The problem seems to become especially bad if the jobs are below a certain size, if they run on slightly larger data sets the system CPU use doesn't go as high - leading me to suspect that there is some limit as to the rate at which BSD can spawn processes.

as suggested below

/usr/share/dtrace/toolkit/procsystime

gives us for its top entries on the 2x16 core machines

    readlink        80898169570
      select       128032327883
      execve       215209078214
       wait4      2127022159693
        read      2545974471446

and on the 6 core machines

    _umtx_op         5997915963
      select         8746697465
        read        59777849114
       wait4        61693132566

which doesn't seem to be enough of a difference to account for this non-linear scaling.

EDIT

When the system is under this load, running uname in a loop takes half a second per execution, vs milliseconds when the machine is idle. There seems to be some kind of kernel issue here

camelccc
  • 255
  • 1
  • 15
  • Look at `top -SH` while jobs are running and see how CPU usage by kernel thread are changing with increasing number of jobs. – citrin Nov 13 '16 at 16:13
  • Tried that. It doesn't look very different to top without sh. – camelccc Nov 13 '16 at 17:09
  • There are a lot of factors involved. Are these jobs independent? do they share resources like disk i/o or memory? What are they? is this software developed by your company or is it a secret? impossible to answer this question with the information given and likely there is no decent answer available. – hookenz Nov 13 '16 at 19:10

2 Answers2

2

Profiling will show what is taking up CPU time. With significant time spent in system, focusing on system calls may find it.

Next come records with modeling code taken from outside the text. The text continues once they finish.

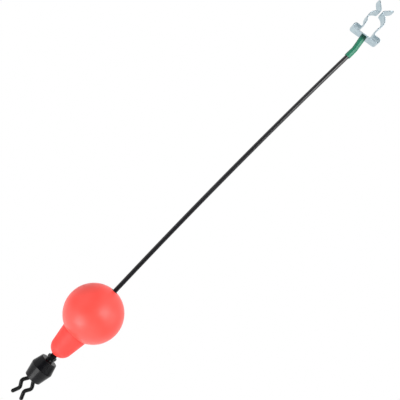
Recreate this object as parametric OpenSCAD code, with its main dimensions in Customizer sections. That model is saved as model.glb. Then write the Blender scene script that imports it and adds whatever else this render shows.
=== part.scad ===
// Swing-arm bite indicator with a ball float: a spring clip that grips a bank stick,
// a rubber link, a slim arm, a hollow ball on a tapered neck, and a sprung line clip.
// Millimetres. The origin is the centre of the spring clip's bore, and +Z is up.
// The arm hangs down the Z axis, and the stick lies along Y.

/* [Spring clip] */
// Radius of the relaxed bore that grips the stick
bore_r = 5; // [4.6:0.1:5.4]
// Thickness of the steel strip
strip_t = 0.6; // [0.5:0.1:0.7]
// Width of the steel strip
strip_w = 12; // [8:0.5:14]
// Height of the bore's centre over the outer face of the base
bore_rise = 11.4; // [10.4:0.1:12]
// Half the width of the flat part of the base
base_half = 7.7; // [7.2:0.1:9]
// Bend radius of each rolled end, at the middle of the strip
roll_r = 1.5; // [1.3:0.1:1.6]
// Distance from the clip's axis to the middle of each jaw's foot
foot_x = 4.1; // [3.6:0.1:4.4]
// Gap between the jaws at the throat
throat_gap = 1; // [0.4:0.1:1.4]
// Length of each flared lip
lip_len = 6.1; // [4:0.1:7]
// Angle between the left lip and the clip's axis
lip_left_angle = 42; // [35:1:54]
// Angle between the right lip and the clip's axis
lip_right_angle = 52; // [35:1:54]
// Lean of the clip's axis away from vertical
clip_lean = 8; // [4:0.5:12]

/* [Rubber link] */
// Outer diameter of the rubber tube
tube_d = 3.8; // [3.6:0.1:4.4]
// Length of the tube from the clip's base to its bend
tube_upper = 8.5; // [8:0.5:14]
// Length of the tube on the arm, below its bend
tube_lower = 5.5; // [4:0.1:8]

/* [Arm] */
// Diameter of the arm
arm_d = 2.8; // [2.4:0.1:2.9]
// Length of the arm between the ball and the rubber tube
arm_free = 198; // [120:1:260]
// Length of the arm that runs straight, above the ball's centre
arm_straight = 36; // [30:1:60]
// Radius of the arm's slight bow above that
bow_r = 3700; // [3000:100:9000]

/* [Ball and neck] */
// Outer diameter of the ball
ball_d = 37; // [36:0.5:40]
// Wall thickness of the ball
ball_wall = 1.5; // [1.2:0.1:2]
// Radius of the neck where it meets the ball
neck_top_r = 8.85; // [8.2:0.05:9.2]
// Radius of the neck's rounded end
neck_end_r = 7.1; // [6.8:0.1:7.3]
// Distance from the ball's centre to the end of the neck
neck_end = 34; // [33.6:0.1:34.6]

/* [Line clip] */
// Diameter of the tension barrel at its waist
barrel_d = 14.7; // [13.5:0.1:16]
// Diameter of the tension barrel at its ends
barrel_end_d = 10.9; // [10.2:0.1:12]
// Length of the tension barrel
barrel_len = 14.9; // [14.7:0.1:15.2]
// Diameter of each wavy line arm
wire_d = 2.4; // [2:0.1:2.4]
// Pitch of the tension thread
thread_pitch = 1; // [0.8:0.1:1.2]

/* [Hidden] */
$fn = 64;

// Clearance of a pressed seat, of the tube's bore, of a running fit and of a glued bore
seat_gap = 0.02;
tube_gap = 0.03;
run_gap = 0.05;
glue_gap = 0.1;

// Spring clip, in the clip's own frame: base at the origin, bore above it
mid_t = strip_t / 2;
loop_r = bore_r + mid_t;            // middle of the strip round the bore
waist_r = 2.5;                      // bend between each foot and the loop
throat_r = 1;                       // bend between the loop and each lip
foot_r = 0.8;                       // bend at the bottom of each foot
foot_z = mid_t + 2 * roll_r + foot_r;   // where each jaw starts, over the base
waist_angle = acos((foot_x + waist_r) / (loop_r + waist_r));
waist_z = bore_rise - (loop_r + waist_r) * sin(waist_angle);
throat_angle = acos((throat_gap / 2 + mid_t + throat_r) / (loop_r + throat_r));

// Rivet that holds the rubber tube to the clip
rivet_r = arm_d / 2;
rivet_head_r = 2.4;
rivet_head_h = 0.9;
barb_count = 3;
barb_pitch = 1.2;
barb_neck_r = rivet_r - 0.25;

// Rubber tube and arm
tube_bend_r = 6;
arm_grip = tube_lower - 1.2;        // length of the arm inside the tube

// Ball, neck and what they hold, in the arm's frame: ball centre at the origin.
// The arm runs straight down there, and bows away above.
ball_r = ball_d / 2;
ball_inner_r = ball_r - ball_wall;
shell_lip_h = 1.4;
neck_top_z = -sqrt(pow(ball_r, 2) - pow(neck_top_r, 2));
neck_end_z = neck_end_r - neck_end;   // centre of the rounded end
spigot_r = 5.8;
spigot_z = -14.5;
core_r = 2;
core_low_z = -22;
ballast_r = 4.9;
ballast_top_z = -17.2;
ballast_low_z = -22.2;
insert_r = 3.4;
insert_top_z = -22.5;
insert_low_z = -31.5;
rod_low_z = -27;
tube_z = ball_r + arm_free;         // where the arm enters the tube
bow_angle = asin((tube_z - arm_straight) / bow_r);
tube_bend_angle = clip_lean + bow_angle;

// Line clip, down the arm's axis
stem_r = 2.1;
stem_top_z = -28.2;
nut_r = 3;
nut_top_z = -35.3;
nut_h = 1.9;
boss_r = 2.45;                      // threaded boss that the barrel screws along
boss_low_z = -45.5;
tang_r = 1.2;
tang_top_z = -41.5;
barrel_top_z = -38.6;
barrel_low_z = barrel_top_z - barrel_len;
barrel_waist_z = barrel_top_z - 6.4;
barrel_end_gap = 0.3;               // left over the fork when the barrel is right down
mouth_r = 3.9;
ring_r = 4.1;
ring_h = 1.6;
ring_low_z = -50.2;
fork_x = 2.6;                       // half width of the fork's block
fork_low_z = -50.5;
line_arm_x = 1.35;                  // middle of each line arm where it leaves the fork
wave_r = 2.4;                       // bend radius of each line arm
wave_angle = 32;
tip_angle = 22;

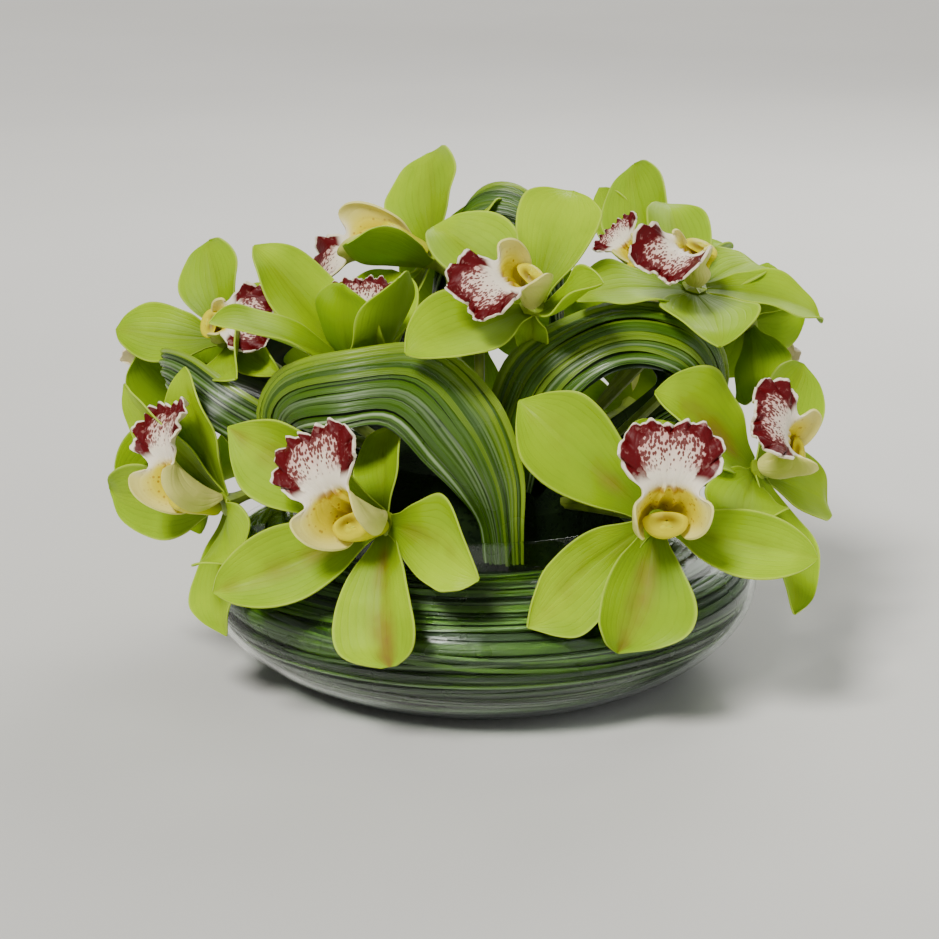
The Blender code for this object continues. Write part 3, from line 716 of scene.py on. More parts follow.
# %% Grass wound inside the glass
COIL_STEPS = 96
COIL_LOW = 4.0 * MM
COIL_TOP = 59.5 * MM
COIL_INNER = 61 * MM
GLASS_CLEARANCE = 0.4 * MM
LAYERS = [
    # number of blades, how deep they lie behind the glass in mm, how wide against the outer ones
    (34, 2.7, 1.6),
    (34, 1.5, 1.15),
    (26, 0.35, 1.0),
]
SILVER_SHEEN_RINGS = [
    # share of the way down the glass, half width in mm and how silvery (variegation and painted sheen), of
    # the few blades that show up pale
    (0.56, 0.7, 0.35),
    (0.72, 1.7, 0.6),
    (0.79, 0.9, 0.4),
]
dice = random.Random(11)


def coil_track():
    """The section that the rings follow: from the coil's open top, over to the glass and down it."""
    against = round_profile(COIL_LOW, COIL_TOP - 2.5 * MM, 24, GLASS + GLASS_CLEARANCE)[::-1]
    top = [(radius * MM, COIL_TOP - 0.6 * MM) for radius in (66, 72, 78, 84, 89)]
    floor_lane = [(radius * MM, FLOOR + 0.8 * MM) for radius in (71, 66, 61)]
    points = [Vector((radius, 0, height)) for radius, height in top + against + floor_lane]
    lengths = [0.0]
    for first, second in zip(points, points[1:]):
        lengths.append(lengths[-1] + (second - first).length)
    return points, lengths


TRACK, TRACK_LENGTHS = coil_track()


def on_track(distance):
    """(place, way along, inward) of the section at a distance from its start."""
    distance = min(max(distance, 0.0), TRACK_LENGTHS[-1] - 1e-6)
    index = max(i for i, reached in enumerate(TRACK_LENGTHS[:-1]) if reached <= distance)
    first, second = TRACK[index], TRACK[index + 1]
    way = (second - first).normalized()
    place = first.lerp(second, (distance - TRACK_LENGTHS[index]) / (second - first).length)
    return place, way, Vector((way.z, 0, -way.x))


def ring_blade(index, middle, half_width, depth, tone, streak):
    sway = dice.choice((0.4, 0.8, 1.5, 2.5, 5.0)) * MM
    phase = dice.uniform(0, 2 * math.pi)
    second_phase = dice.uniform(0, 2 * math.pi)

    def place(u, v):
        turn = 2 * math.pi * u
        drift = sway * math.sin(turn + phase) + 0.35 * sway * math.sin(3 * turn + second_phase)
        spot, way, inward = on_track(middle + drift)
        rounded = 0.25 * half_width * v * v
        local = spot + way * half_width * v + inward * (depth + rounded)
        return Vector((local.x * math.sin(turn), -local.x * math.cos(turn), local.z))

    return bent_sheet(f"ring_{index}", COIL_STEPS, 2, place, 0.4 * MM, GRASS_FINISH, tone=tone, streak=streak)


def make_coil():
    whole = TRACK_LENGTHS[-1]
    rings = []
    for count, depth, breadth in LAYERS:
        for step in range(count):
            middle = whole * (step + dice.uniform(0.1, 0.9)) / count
            half_width = dice.uniform(0.5, 1.25) * MM * breadth
            # painted shade: blades lying further down the glass get a darker tone
            tone = dice.choice((0.05, 0.1, 0.15, 0.2, 0.3, 0.4, 0.5, 0.65)) * (0.9 - 0.55 * step / count)
            streak = dice.choice((0.0, 0.0, 0.0, 0.0, 0.08, 0.25))
            rings.append(ring_blade(len(rings), middle, half_width, depth * MM, tone, streak))
    for share, half_width, silver_and_sheen in SILVER_SHEEN_RINGS:
        rings.append(ring_blade(len(rings), whole * share, half_width * MM, 0.2 * MM, 0.4, silver_and_sheen))
    return rings


def coil_backing():
    outer = round_profile(COIL_LOW + 1 * MM, COIL_TOP - 4 * MM, 16, GLASS + GLASS_CLEARANCE + 3.4 * MM)
    section = [(COIL_INNER, COIL_LOW)] + outer + [(COIL_INNER, COIL_TOP - 4 * MM)]
    backing = spin_section("coil_backing", section, GRASS_FINISH)
    # painted shade: the ring takes the darkest grass tone
    set_attribute(backing, "tone", 0.05)
    set_attribute(backing, "streak", 0.0)
    return backing


coil = join_pieces("coil_of_grass", make_coil() + [coil_backing()])
seat_piece(coil, "grass_blades", "grass_coil")

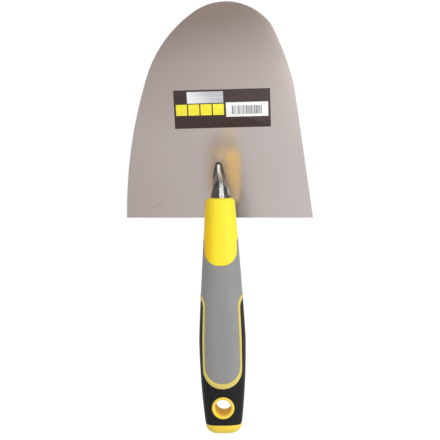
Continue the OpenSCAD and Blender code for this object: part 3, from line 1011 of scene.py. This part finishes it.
def tang():
    """The forged neck with its bright front flat, and the prong inside the handle."""
    points = []
    for k in range(NECK_STEPS + 1):
        t = k / NECK_STEPS
        (ahead, up), (run_a, run_u) = neck_line(t)
        half_w = mix(FOOT_W, NECK_W, t ** NECK_WIDEN) / 2
        half_d = mix(NECK_D, FOOT_L, max(0.0, 1 - t / RISE_SHARE) ** FOOT_DRAW) / 2
        flat = mix(FLAT_FOOT_W, FLAT_TOP_W, t)
        lean = min(1.0, t / LEAN_SHARE)
        aside = (HANDLE_SHIFT + NECK_SHIFT) * lean * lean * (3 - 2 * lean)
        ring = eased(neck_outline(half_w, half_d, flat, FLAT_SHIFT * t), NECK_EDGE_CUT)
        points += [(aside + x, ahead + run_u * y, up - run_a * y) for x, y in ring]
    n = len(ring)
    # The neck's section turns clockwise, so its faces are turned over.
    faces = [(f[0], *reversed(f[1:])) for f in over_rings(NECK_STEPS + 1, n)]
    slots = [0] * len(faces)
    for k in range(NECK_STEPS):
        slots[k * n + n - 1] = 1
        # A face of the right shoulder takes the bright flat's finish: a painted highlight.
        if HIGHLIGHT_FROM < k / NECK_STEPS < HIGHLIGHT_TO:
            slots[k * n + HIGHLIGHT_FACE] = 1
    neck = turned(points, HANDLE_TURN) * MM

    angles = np.linspace(0, 2 * math.pi, PRONG_SIDES, endpoint=False)
    prong = [prong_section(angles, s) for s in (-PRONG_ROOT, 0.0, PRONG_L / 2, PRONG_L)]
    faces += over_rings(len(prong), PRONG_SIDES, len(points))
    slots += [0] * (len(faces) - len(slots))
    points = np.concatenate([neck, on_handle(np.concatenate(prong))])
    return mesh_piece("tang_forging", points, faces, [FORGED, GROUND], slots, 28)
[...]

Dtrace is helpful for this. /usr/share/dtrace/toolkit/procsystime will show CPU time by system call. If you need more detail, the author has tools to do flame graph visualizations.

John Mahowald
  • 32,050
  • 2
  • 19
  • 34
  • added the output of that to the question. – camelccc Nov 18 '16 at 00:00
  • If it isn't apparent try the flame graph visualizations I linked. Sample user or kernel until you understand where things are spending time. Look at the source code of the jobs running if available. – John Mahowald Nov 18 '16 at 11:22
1

After trying to trace the source of this and finding a lot of inconsistency, I observed that the system time starts to go up very quickly if the CPU load exceeds 50%. I therefore tried disabling hyperthreading, in the bios, and the problem went away, the throughput of the machine went way up.

Clearly BSD and hyperthreading don't play nicely, at least for this type of workload. Resulting throughput increased by around 120% once hyperthreading was disabled

camelccc
  • 255
  • 1
  • 15